-- start of Source material --

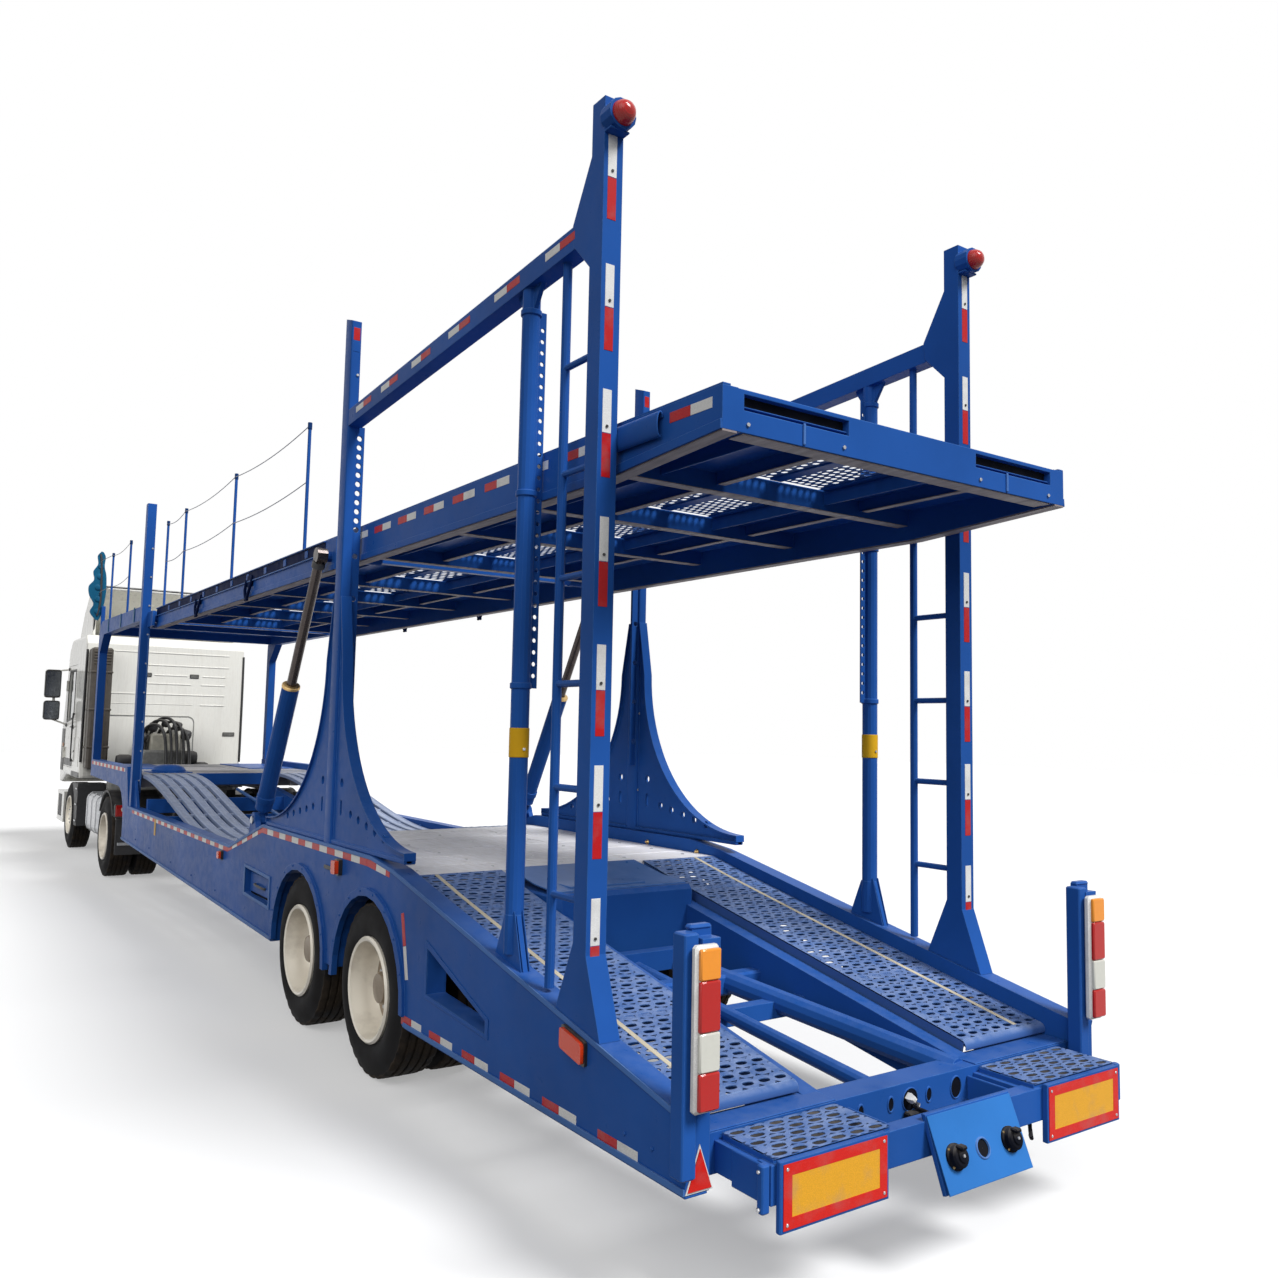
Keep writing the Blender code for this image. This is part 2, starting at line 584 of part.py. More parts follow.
def slat_track(line, ties):
    track = None
    for y0, y1 in SLATS:
        slat = outline(strip_outline(line, 0.045), y0, y1)
        track = join(track, slat) if track else slat
    for x in ties:
        z = along(line, x + 0.04)
        track = join(track, box(x, x + 0.06, SLATS[0][0] + 0.01, SLATS[-1][1] - 0.01, z - 0.043, z - 0.015))
    return track


finish_pair(slat_track(WELL_LINE, (5.75, 6.95)), "slat_track_{}", "trailer", BLUE)
finish_pair(slat_track(NECK_LINE, (8.15, 9.35, 10.45)), "neck_slats_{}", "trailer", BLUE)


def gooseneck():
    x0, x1 = NECK_LINE[-1][0] + GAP, TRAILER_FRONT_X - 0.01
    plate = box(x0, x1, -DECK_HALF, DECK_HALF, NECK_DECK_Z - 0.05, NECK_DECK_Z)
    for y in (-0.75, 0.0, 0.75):
        plate = join(plate, box(x0 + 0.1, x1 - 0.1, y - 0.05, y + 0.05, 1.25, NECK_DECK_Z - 0.03))
    for x in (x0 + 0.25, 12.2, 13.2, x1 - 0.15):
        plate = join(plate, box(x, x + 0.1, -DECK_HALF + 0.02, DECK_HALF - 0.02, 1.245, NECK_DECK_Z - 0.02))
    beam = box(NECK_BEAM_X, x1 - 0.17, SPINE_Y, SPINE_Y + SPINE_T, COUPLER_Z + 0.02, 1.26)
    plate = join(plate, beam, mirrored(beam))
    return plate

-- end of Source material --

> Goal of the exercise
Output the listing above exactly as it appears.

> The solution
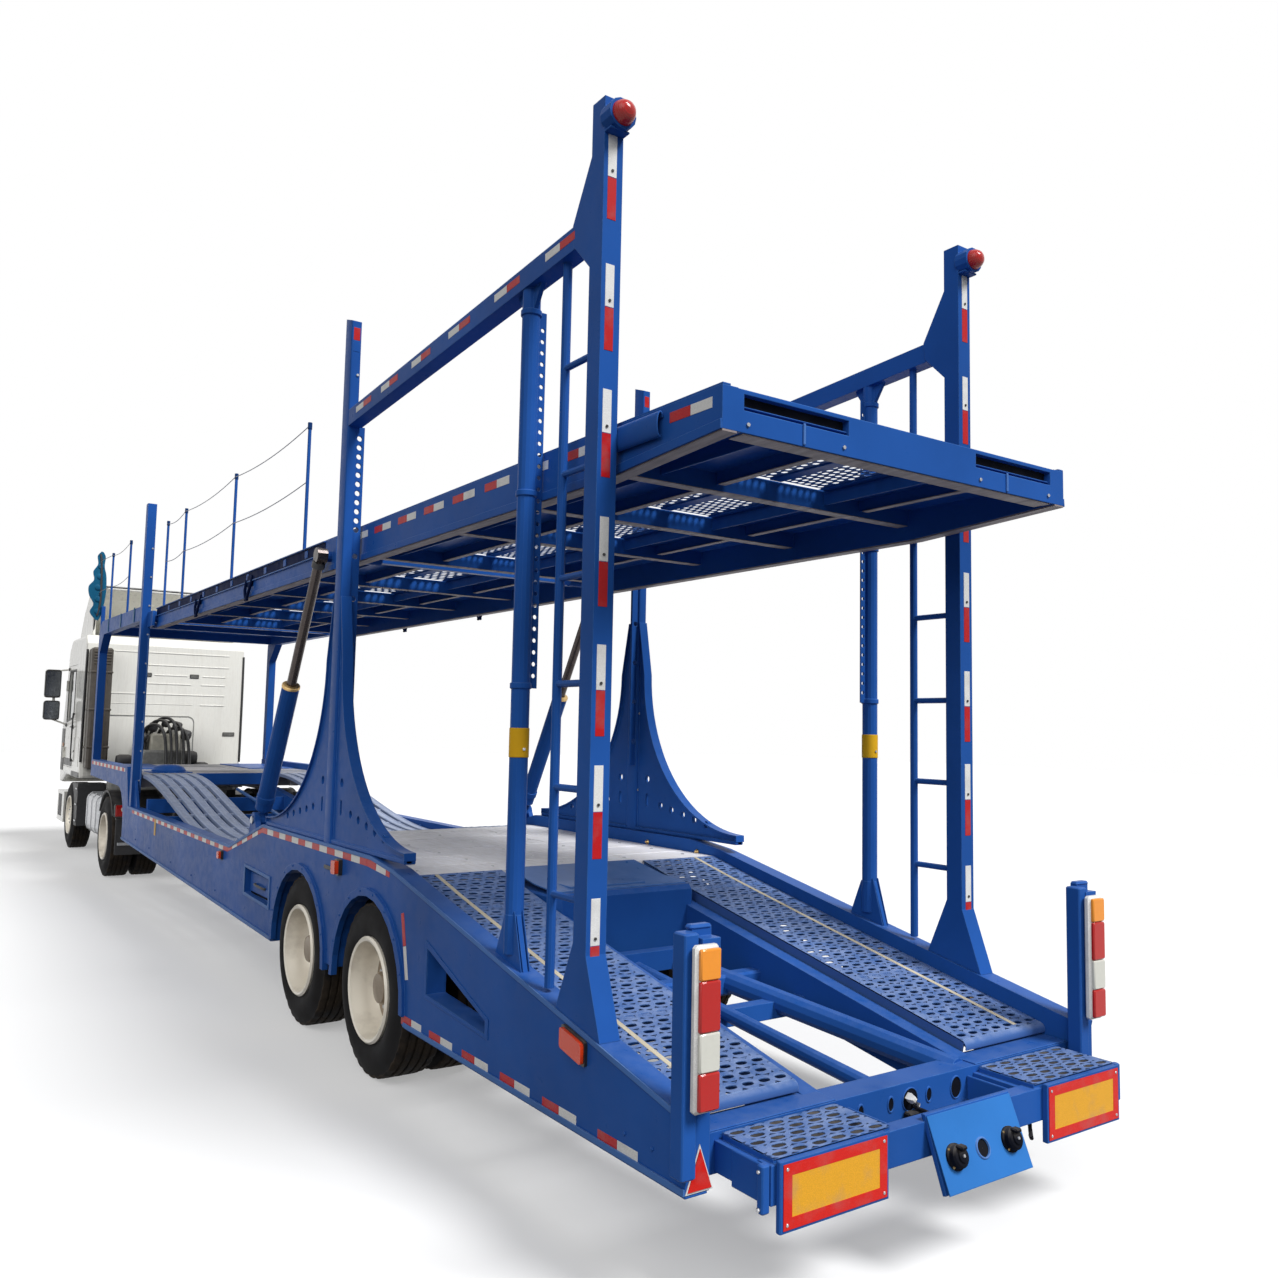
Keep writing the Blender code for this image. This is part 2, starting at line 584 of part.py. More parts follow.
def slat_track(line, ties):
    track = None
    for y0, y1 in SLATS:
        slat = outline(strip_outline(line, 0.045), y0, y1)
        track = join(track, slat) if track else slat
    for x in ties:
        z = along(line, x + 0.04)
        track = join(track, box(x, x + 0.06, SLATS[0][0] + 0.01, SLATS[-1][1] - 0.01, z - 0.043, z - 0.015))
    return track


finish_pair(slat_track(WELL_LINE, (5.75, 6.95)), "slat_track_{}", "trailer", BLUE)
finish_pair(slat_track(NECK_LINE, (8.15, 9.35, 10.45)), "neck_slats_{}", "trailer", BLUE)


def gooseneck():
    x0, x1 = NECK_LINE[-1][0] + GAP, TRAILER_FRONT_X - 0.01
    plate = box(x0, x1, -DECK_HALF, DECK_HALF, NECK_DECK_Z - 0.05, NECK_DECK_Z)
    for y in (-0.75, 0.0, 0.75):
        plate = join(plate, box(x0 + 0.1, x1 - 0.1, y - 0.05, y + 0.05, 1.25, NECK_DECK_Z - 0.03))
    for x in (x0 + 0.25, 12.2, 13.2, x1 - 0.15):
        plate = join(plate, box(x, x + 0.1, -DECK_HALF + 0.02, DECK_HALF - 0.02, 1.245, NECK_DECK_Z - 0.02))
    beam = box(NECK_BEAM_X, x1 - 0.17, SPINE_Y, SPINE_Y + SPINE_T, COUPLER_Z + 0.02, 1.26)
    plate = join(plate, beam, mirrored(beam))
    return plate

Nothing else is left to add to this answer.